As predicted, the day after the referendum passed, stock markets around the world saw sharp declines in stock prices. Here is a summary of the major world stock markets the day after Brexit was passed.
Dow Jones Industrials, United States -610.32
Mexican Bolsa, Mexico -1260.10
Bovespa, Brazil -1454.56
Borsa Italiana, Italy -2242.36
IBEX, Spain -1097.60
Nikkei, Japan -1286/33
The one day event would erase over $2 trillion USD in wealth around the world.
But the repercussions extended beyond the markets. There was pressure from both EU and non-EU countries to move quickly to complete the U.K. exit in order to bring about stabilizing the world economy sooner than later. Internally, a political crisis immediately followed the passage of Brexit, and its socioeconomic effects would be significant as projections of high and rapid inflation negatively impact the poor. The global effects of the chaos would continue to rattle international markets.
Oil prices declined about $5 a barrel in preparation of a slowdown in world economic activity. In contrast, the natural response to a global economic crisis had the price of gold rise 5 percent.
What Have Been Some of the Consequences of Brexit?
Not even a year has passed since the passage of Brexit, so measuring its effect can only be done from a short term perspective. That said, there are a number of reports that assess the current impact on the U.K. economy.
The U.K. will lose far more economically acting alone in trading than if it had maintained its EU membership according to the Institute for Fiscal Studies.

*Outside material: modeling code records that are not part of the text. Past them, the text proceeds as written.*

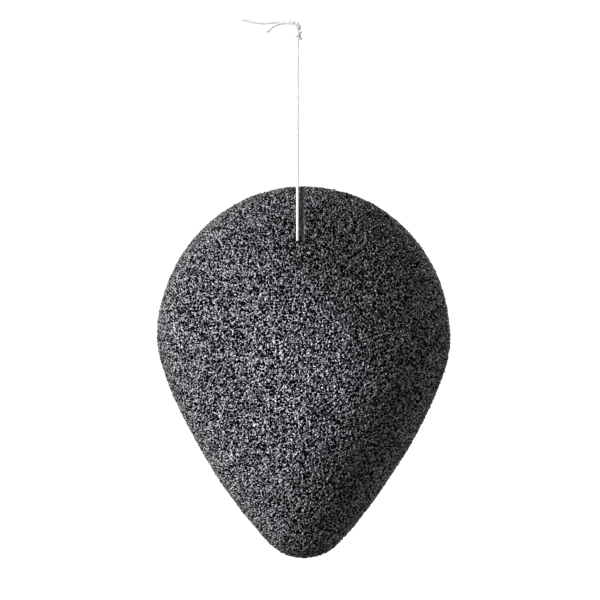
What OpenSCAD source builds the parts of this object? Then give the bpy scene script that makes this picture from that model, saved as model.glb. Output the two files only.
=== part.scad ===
// Teardrop konjac sponge that hangs on a thin cotton cord.
// The cord passes through a small hole near the round end, and both of its strands are tied in one
// overhand knot, so that they close a loop to hang it by.
// Millimetres. +Z is up along the hanging cord and -Y is the domed front. The origin is inside the
// top of the loop, at the underside of the knot, where a hook or a finger carries it.

/* [Sponge outline] */
// Height of the sponge from its round end to its tip
sponge_h = 90; // [84:1:100]
// Width of the sponge across its widest line
sponge_w = 70.9; // [65:0.1:76]
// Distance of the widest line below the round end
shoulder_drop = 36.5; // [34:0.1:38]
// How far the flanks run straight down from the widest line before they bend in
shoulder_reach = 11.5; // [9:0.1:15]
// Radius of the rounded tip
tip_r = 11.2; // [10:0.1:13]
// How far the flanks follow the slope of the tip before they bend out
tip_reach = 17; // [14:0.5:19]
// Slope of the flanks at the tip, measured from the vertical
flank_angle = 46; // [43:0.5:49]

/* [Sponge thickness] */
// Distance of the thickest point below the round end
crown_drop = 38.3; // [35:0.1:41]
// Rise of the front dome over the rim
front_rise = 16; // [13:0.5:18]
// Rise that the back dome would have without its flat
back_rise = 11; // [10:0.5:13]
// Distance of the flat back behind the rim
back_flat = 9; // [7:0.5:9.5]

/* [Hole] */
// Distance of the hole below the round end
hole_drop = 13.1; // [12:0.1:15]
// Distance from the cord to the middle of the sponge, sideways
hole_shift = 1.6; // [0:0.1:2]
// Gap all round between the cord and the hole
hole_gap = 0.05; // [0.03:0.01:0.08]

/* [Cord] */
// Diameter of the cotton cord
cord_d = 0.55; // [0.45:0.01:0.6]
// Height from the hole up to the underside of the knot
hang_len = 48.6; // [46:0.1:60]
// How far the cord stands out of the foam before it turns up
mouth_out = 0.6; // [0.5:0.05:0.9]
// Radius of the cord's turn outside the foam
turn_r = 0.5; // [0.4:0.05:0.7]
// Length of straight cord just under the knot
knot_lead = 0.6; // [0.5:0.05:1]
// Gap between the two strands where they enter the knot
strand_gap = 0.03; // [0.02:0.01:0.05]

/* [Knot] */
// Diameter of the cord where the knot squeezes it
knot_cord_d = 0.38; // [0.34:0.01:0.4]
// Spacing of the strands inside the knot
knot_pitch = 0.37; // [0.35:0.01:0.4]

/* [Hidden] */

foam_colour = [0.15, 0.16, 0.17];
cord_colour = [0.95, 0.95, 0.93];

// Counts of points along the outline, of rings on the domes and of sides on the cord
top_points = 22;
flank_points = 9;
tip_points = 8;
front_rings = 13;
back_rings = 7;
cord_sides = 8;
round_fn = 48;
bend_steps = 6;
// Length of cord between two rings, in diameters
ring_share = 3;
// One overrun for the cut of the hole
cut_over = 1;

// Places that follow from the sizes. The sponge's own points count from its widest line.
half_w = sponge_w / 2;
widest_z = hole_drop - shoulder_drop - hang_len;
tip_z = shoulder_drop + tip_r - sponge_h;
crown_z = shoulder_drop - crown_drop;
hole_share = 1 - hole_drop / crown_drop;
flat_share = sqrt(1 - pow(back_flat / back_rise, 2));
front_mouth = front_rise * sqrt(1 - pow(hole_share, 2));
back_mouth = min(back_flat, back_rise * sqrt(1 - pow(hole_share, 2)));
front_out = front_mouth + mouth_out;
back_out = back_mouth + mouth_out;
strand_y = (cord_d + strand_gap) / 2;

// Outline of the sponge
// The round end is half an ellipse. Each flank is one cubic curve that leaves the ellipse straight
// down and meets the circle of the tip at its own slope.
flank_start = [half_w, 0];
flank_end = [tip_r * cos(flank_angle), tip_z - tip_r * sin(flank_angle)];
flank_way = [sin(flank_angle), cos(flank_angle)];
flank = [flank_start, flank_start - [0, shoulder_reach], flank_end + tip_reach * flank_way, flank_end];

function cubic(p, t) =
    pow(1 - t, 3) * p[0] + 3 * t * pow(1 - t, 2) * p[1] + 3 * t * t * (1 - t) * p[2] + pow(t, 3) * p[3];
function mirrored(points) = [for (i = [len(points) - 1:-1:0]) [-points[i].x, points[i].y]];

right_flank = [for (i = [0:flank_points - 1]) cubic(flank, i / flank_points)];
tip_turn = 180 - 2 * flank_angle;
tip_arc = [
    for (i = [0:tip_points])
        let (a = -flank_angle - tip_turn * i / tip_points) [tip_r * cos(a), tip_z + tip_r * sin(a)]
];
left_flank = [for (i = [1:flank_points - 1]) mirrored(right_flank)[i - 1]];
top_arc = [
    for (i = [0:top_points - 1])
        let (a = 180 - 180 * i / top_points) [half_w * cos(a), shoulder_drop * sin(a)]
];
outline = concat(right_flank, tip_arc, left_flank, top_arc);

// Rings of the sponge
// Every ring is the outline drawn in toward the crown, and its depth follows a quarter of an
// ellipse. The back dome stops at the flat.
front_table = [
    for (i = [0:front_rings]) let (a = 90 * i / front_rings) [cos(a), -front_rise * sin(a)]
];
flat_angle = acos(flat_share);
back_table = [
    for (i = [1:back_rings]) let (a = flat_angle * i / back_rings) [cos(a), back_rise * sin(a)]
];
function ring(share, depth) = [
    for (p = outline) [hole_shift + share * p.x, depth, widest_z + crown_z + share * (p.y - crown_z)]
];
function band(a, b, n) = [
    for (j = [0:n - 1]) let (k = (j + 1) % n) each [[a + j, b + j, a + k], [a + k, b + j, b + k]]
];

// Cord
// A smooth route is the cubic spline of its points, which starts and ends on the first and last.
function spline_point(p, i, t) =
    (pow(1 - t, 3) * p[i] + (3 * pow(t, 3) - 6 * t * t + 4) * p[i + 1]
     + (1 + 3 * t + 3 * t * t - 3 * pow(t, 3)) * p[i + 2] + pow(t, 3) * p[i + 3]) / 6;
function smooth_route(points, steps) =
    let (last = len(points) - 1)
    let (p = concat([2 * points[0] - points[1]], points, [2 * points[last] - points[last - 1]]))
    concat([for (i = [0:last - 1], s = [0:steps - 1]) spline_point(p, i, s / steps)], [points[last]]);

up = [0, 0, 1];
function unit(v) = v / norm(v);
function headings(p, ends) = [
    for (i = [0:len(p) - 1])
        i == 0 ? unit(ends[0]) : i == len(p) - 1 ? unit(ends[1]) : unit(p[i + 1] - p[i - 1])
];
function across(v, n) = unit(n - v * (v * n));
function side_ways(h, first) = [
    for (i = 0, n = across(h[0], first); i < len(h);
         i = i + 1, n = i < len(h) ? across(h[i], n) : n) n
];

// One closed tube along the route p, with its own diameter at each point. Its two ends are square to
// the ways given in ends, so that it meets its neighbours face to face.
module tube(p, widths, ends) {
    h = headings(p, ends);
    n = side_ways(h, [1, 0, 0]);
    count = len(p);
    points = [
        for (i = [0:count - 1])
            let (m = cross(h[i], n[i]))
            for (j = [0:cord_sides - 1])
                let (a = 360 * j / cord_sides)
                p[i] + widths[i] / 2 * (cos(a) * n[i] + sin(a) * m)
    ];
    last = (count - 1) * cord_sides;
    start_cap = [for (j = [1:cord_sides - 2]) [0, j, j + 1]];
    end_cap = [for (j = [1:cord_sides - 2]) [last, last + j + 1, last + j]];
    walls = [for (i = [0:count - 2]) each band(i * cord_sides, (i + 1) * cord_sides, cord_sides)];
    polyhedron(points, concat(start_cap, walls, end_cap));
}

// Half of the hanging loop, drawn on the front side
// It leaves the hole level, turns up round a short arc and runs straight to the knot. The arc ends
// where its own direction points at the straight lead under the knot.
function strand_route(out) =
    let (centre = [-out, turn_r - hang_len], goal = [-strand_y, -knot_lead], way = goal - centre)
    let (lean = atan2(way.x, way.y) + asin(turn_r / norm(way)))
    let (bend = [
        for (i = [0:bend_steps])
            let (a = (90 + lean) * i / bend_steps) centre - turn_r * [sin(a), cos(a)]
    ])
    let (foot = bend[bend_steps], runs = ceil(norm(goal - foot) / (ring_share * cord_d)))
    let (run = [for (i = [1:runs - 1]) foot + (goal - foot) * i / runs])
    let (lead = smooth_route([run[runs - 2], goal, [-strand_y, 0]], tail_steps))
    let (flat = concat(bend, [for (i = [0:runs - 3]) run[i]], lead))
    [for (p = flat) [0, p.x, p.y]];

// Turning points of one strand of the knot, round the knot's middle
// Each is an angle, a distance from the upright middle line and a height. Distances and heights are
// shares of the pitch. The strand climbs inside, folds over, winds once round all four inner
// strands, folds back in and climbs out. The other strand is the same curve turned over.
knot_shares = [
    [45, 1, -2.4], [45, 1, -1.6], [65, 1.05, -1], [115, 1.05, -0.2], [165, 1, 0.5],
    [208, 1.2, 0.9], [235, 1.7, 0.8], [262, 2.15, 0.3], [290, 2.2, -0.05], [325, 2.2, -0.35],
    [360, 2.2, -0.6], [395, 2.2, -0.9], [430, 2.2, -1.25], [460, 2.2, -1.55], [495, 2.2, -1.85],
    [530, 2.1, -2.2], [560, 1.8, -2.6], [585, 1.1, -2.5],
    [605, 0.8, -1.6], [637, 1, -0.8], [682, 1.05, 0], [725, 1, 0.8], [755, 1, 1.6], [765, 1, 2.4]
];
// Height of the knot's ends over its middle, as a share of the pitch, and rings for each point
knot_end_share = 3.4;
knot_steps = 3;
knot_mid = [strand_y, knot_end_share * knot_pitch];
knot_top = 2 * knot_mid.y;

// The curve's two ends lie over the strands under the knot and under the tails above it
knot_turns = [
    for (k = knot_shares) let (r = knot_pitch * k[1]) [-r * cos(k[0]), r * sin(k[0]), knot_pitch * k[2]]
];
knot_points = concat(
    [[-strand_y, strand_y, -knot_mid.y]], knot_turns, [[-strand_y, strand_y, knot_mid.y]]
);
knot_curve = smooth_route(knot_points, knot_steps);
knot_last = len(knot_curve) - 1;
knot_fade = 2 * knot_steps;
knot_widths = [
    for (i = [0:knot_last])
        let (t = min(1, min(i, knot_last - i) / knot_fade)) cord_d + (knot_cord_d - cord_d) * t
];
rear_curve = [for (p = knot_curve) p + [knot_mid.x, 0, knot_mid.y]];
fore_curve = [for (i = [knot_last:-1:0]) let (p = knot_curve[i]) [p.x + knot_mid.x, -p.y, knot_mid.y - p.z]];

// How deep the two strands press into each other in the tight knot, and the least gap that one
// strand leaves to its own next turn. Both are measured on the points of the curves.
echo(knot_press = knot_cord_d - min([for (p = rear_curve, q = fore_curve) norm(p - q)]));
knot_apart = ceil(2 * len(knot_shares) / knot_steps);
echo(knot_gap = min([
    for (i = [0:knot_last], k = [i + knot_apart:knot_last]) norm(rear_curve[i] - rear_curve[k])
]) - knot_cord_d);

// Routes of the two tails above the knot, chosen on the spot
long_points = [
    [0, strand_y, knot_top], [0.1, 0.3, 3.1], [0, 0.3, 3.8], [-0.6, 0.3, 4.4], [-1.6, 0.3, 4.6],
    [-3, 0.3, 4.6], [-4.6, 0.2, 4.5], [-6.4, 0.1, 4.3], [-8.5, 0, 4.1], [-10.3, 0, 4.4], [-13, 0, 4.9]
];
short_points = [
    [0, -strand_y, knot_top], [0, -0.3, 3], [-0.4, -0.3, 3.6], [-1.2, -0.3, 3.9], [-2.6, -0.3, 4.1],
    [-4, -0.3, 4.1], [-5, -0.4, 3.8], [-6, -0.4, 3.3], [-7.2, -0.5, 2.3]
];
tail_steps = 2;

// Foam body, domed in front, flatter behind, with the cord's hole through its upper part
module sponge_body() {
    rings = concat([for (i = [front_rings - 1:-1:0]) front_table[i]], back_table);
    n = len(outline);
    crown = len(rings) * n;
    flat = crown - n;
    points = concat(
        [for (r = rings) each ring(r[0], r[1])], [[hole_shift, -front_rise, widest_z + crown_z]]
    );
    front = [for (j = [0:n - 1]) [j, (j + 1) % n, crown]];
    walls = [for (i = [0:len(rings) - 2]) each band(i * n, (i + 1) * n, n)];
    back = [for (j = [1:n - 2]) [flat, flat + j + 1, flat + j]];
    color(foam_colour)
    difference() {
        polyhedron(points, concat(front, walls, back));
        translate([0, back_out + cut_over, -hang_len])
        rotate([90, 0, 0])
        cylinder(h = front_out + back_out + 2 * cut_over, d = cord_d + 2 * hole_gap, $fn = round_fn);
    }
}

// Straight piece of the cord inside the hole, on which the sponge swings
module cord_through_sponge() {
    color(cord_colour)
    translate([0, back_out, -hang_len])
    rotate([90, 0, 0])
    cylinder(h = front_out + back_out, d = cord_d, $fn = round_fn);
}

module front_strand() {
    route = strand_route(front_out);
    color(cord_colour)
    tube(route, [for (p = route) cord_d], [[0, -1, 0], up]);
}

module back_strand() {
    route = [for (p = strand_route(back_out)) [p.x, -p.y, p.z]];
    color(cord_colour)
    tube(route, [for (p = route) cord_d], [[0, 1, 0], up]);
}

// Overhand knot of both strands
module knot() {
    color(cord_colour) {
        tube(rear_curve, knot_widths, [up, up]);
        tube(fore_curve, knot_widths, [up, up]);
    }
}

module long_tail() {
    route = smooth_route(long_points, tail_steps);
    color(cord_colour)
    tube(route, [for (p = route) cord_d], [up, [-1, 0, 0]]);
}

module short_tail() {
    route = smooth_route(short_points, tail_steps);
    color(cord_colour)
    tube(route, [for (p = route) cord_d], [up, [-1, 0, -1]]);
}

sponge_body();
cord_through_sponge();
front_strand();
back_strand();
knot();
long_tail();
short_tail();
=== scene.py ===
# %% [markdown]
# # A teardrop konjac sponge on its cotton cord
# The real thing has two pieces. A block of charcoal foam is domed in front and flatter behind, and
# a thin white cord runs through a hole near its round end. Both strands of the cord go up and are
# tied in one overhand knot, which leaves two short tails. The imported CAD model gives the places,
# and this lesson dresses it: first the camera, then the cord, the foam, the finishes and the studio.
# %% Load the frame
import math

import bpy
import numpy as np
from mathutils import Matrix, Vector


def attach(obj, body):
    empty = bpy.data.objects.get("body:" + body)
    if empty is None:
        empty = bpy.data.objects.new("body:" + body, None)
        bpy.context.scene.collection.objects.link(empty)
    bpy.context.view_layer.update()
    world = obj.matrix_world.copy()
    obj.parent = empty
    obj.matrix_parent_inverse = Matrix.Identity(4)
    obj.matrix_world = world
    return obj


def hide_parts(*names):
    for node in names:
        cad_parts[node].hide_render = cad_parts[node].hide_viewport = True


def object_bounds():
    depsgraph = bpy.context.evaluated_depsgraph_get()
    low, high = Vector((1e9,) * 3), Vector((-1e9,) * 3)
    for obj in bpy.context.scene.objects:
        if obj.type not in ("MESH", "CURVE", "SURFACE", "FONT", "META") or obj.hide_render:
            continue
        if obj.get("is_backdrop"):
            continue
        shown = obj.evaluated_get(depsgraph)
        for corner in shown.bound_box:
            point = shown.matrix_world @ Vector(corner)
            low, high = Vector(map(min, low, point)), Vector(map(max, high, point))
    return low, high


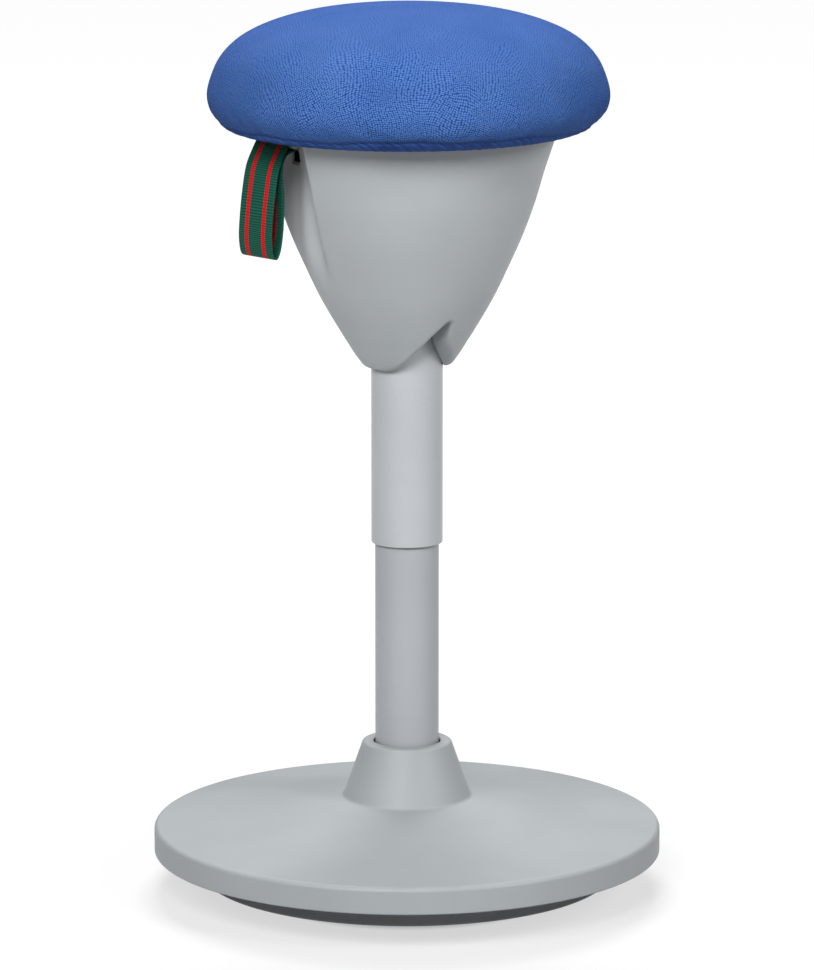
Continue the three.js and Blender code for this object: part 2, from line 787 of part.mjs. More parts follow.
// A flat arm with the round bar across its end that a webbing loop hangs on
function armWithBar(from) {
  const reach = loopBarCircle - slotPlay - from;
  const arm = new THREE.BoxGeometry(reach, leverWidth, leverThickness);
  arm.translate(from + reach / 2, 0, leverHeight);
  const bar = new THREE.CylinderGeometry(loopBarRadius, loopBarRadius,
    webbingWidth + 2 * loopBarOverhang, smallFacets);
  bar.rotateZ(THREE.MathUtils.degToRad(loopBarTurn));
  bar.translate(loopBarCircle, 0, loopBarHeight);
  return join(arm, bar);
}

function releaseLever() {
  const barrel = new THREE.CylinderGeometry(leverEyeRadius, leverEyeRadius, leverWidth, smallFacets);
  barrel.translate(-leverPivotRadius, 0, leverHeight);
  const hole = leverPinGeometry(leverPinRadius + holeClearance, leverWidth + overrun);
  return cut(join(armWithBar(-leverPivotRadius), barrel), hole);
}

// Centre line of a webbing loop that hangs round a bar, in run-out and height
function loopLine(steps) {
  const wrap = loopBarRadius + touchGap + webbingThickness / 2;
  const over = arc(0, 0, wrap, halfTurn / 4, halfTurn)
    .map(([out, height]) => new THREE.Vector3(out, height, 0));
  const hanging = loopShares.map(([outShare, dropShare]) =>
    new THREE.Vector3(outShare * loopWidth, dropShare * loopDrop, 0));
  const curve = new THREE.CatmullRomCurve3([...over, ...hanging], true, "centripetal");
  return curve.getPoints(steps).slice(0, -1);
}

// A loop is one strip sewn to a ring, with a slit where the arm passes through to its bar
function webbingLoop() {
  const line = loopLine(loopSteps);
  const offset = (side) => line.map((point, index) => {
    const before = line[(index + line.length - 1) % line.length];
    const after = line[(index + 1) % line.length];
    const run = new THREE.Vector2(after.x - before.x, after.y - before.y).normalize();
    const out = (side * webbingThickness) / 2;
    return new THREE.Vector2(point.x + run.y * out, point.y - run.x * out);
  });
  const outline = new THREE.Shape(offset(1));
  outline.holes.push(new THREE.Path(offset(-1)));
  const loop = new THREE.ExtrudeGeometry(outline, { depth: webbingWidth, bevelEnabled: false });
  loop.translate(0, 0, -webbingWidth / 2);
  loop.rotateX(Math.PI / 2);
  loop.rotateZ(THREE.MathUtils.degToRad(loopBarTurn));
  const slit = new THREE.BoxGeometry(webbingSlitLength, leverWidth + slotPlay, webbingSlitHeight);
  slit.translate(webbingSlitFront - webbingSlitLength / 2, 0, -webbingSlitHeight / 2);
  return cut(loop, slit);
}

function carryHanger() {
  const foot = new THREE.BoxGeometry(hangerFootLength, hangerFootWidth, hatTop - leverBottom);
  foot.translate(hangerFootCircle, 0, (hatTop + leverBottom) / 2);
  const hole = post(screwRadius + holeClearance, leverBottom - overrun, hatTop + overrun);
  hole.translate(hangerFootCircle, 0, 0);
  return cut(join(armWithBar(hangerFootCircle), foot), hole);
}

// Finishes
function finish(color, roughness, metalness = 0) {
  return new THREE.MeshStandardMaterial({ color, roughness, metalness });
}

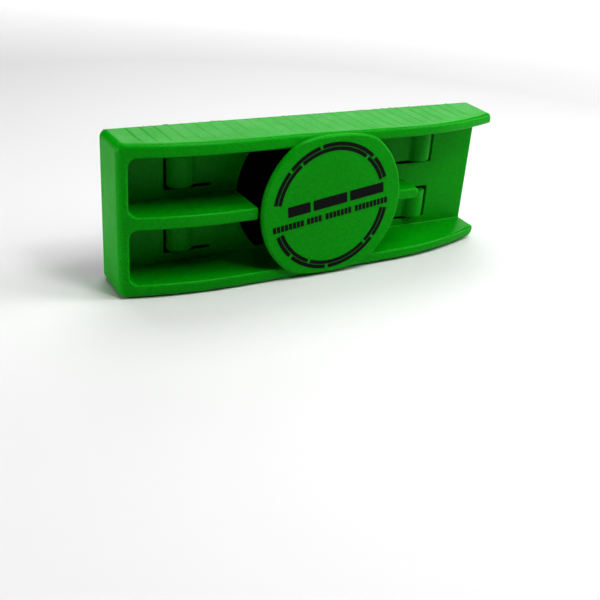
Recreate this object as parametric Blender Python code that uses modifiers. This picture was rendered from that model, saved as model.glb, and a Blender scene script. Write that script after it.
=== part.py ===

Pre-vote estimates had projected a trading benefit, but thus fat those estimates have been wrong.
Britain is headed towards a mild recession in the coming fiscal quarters. This is the conclusion made by a survey of top economists.
The British housing market has experienced stagnant growth over the past few months, which will slow the growth of British youths looking to become property owners.
Paying for the country’s defense could cost as much as £760 million more than budgeted, resulting in the Ministry of Defense budget going into the red. This is the result of the exchange rate with the American dollar being at its lowest in more than three decades.
The Brexit vote was intended in part to negatively impact the wealthy elite and to a degree it has accomplished this purpose. However, it is projected that the hiring in construction and business service sectors is expected to slow considerably, a consequence that was obviously missed.
The Traders Viewpoint
Based on the accumulated evidence, traders have more to be optimistic about it if they look outside of the U.K. The United States has had its own Brexit of sorts, but its markets have fared reasonable well despite the initial fallout of its stock exchange indices. Politically, the fallout of Brexit has yet to settle.
Oil prices had fallen considerably after Brexit, but now demand is increasing and appears to be back on the rise. The Bank of England has scrapped its plans to close the budget deficit by the year 2020, which is a clear indication of what can be expected over the next 5 years.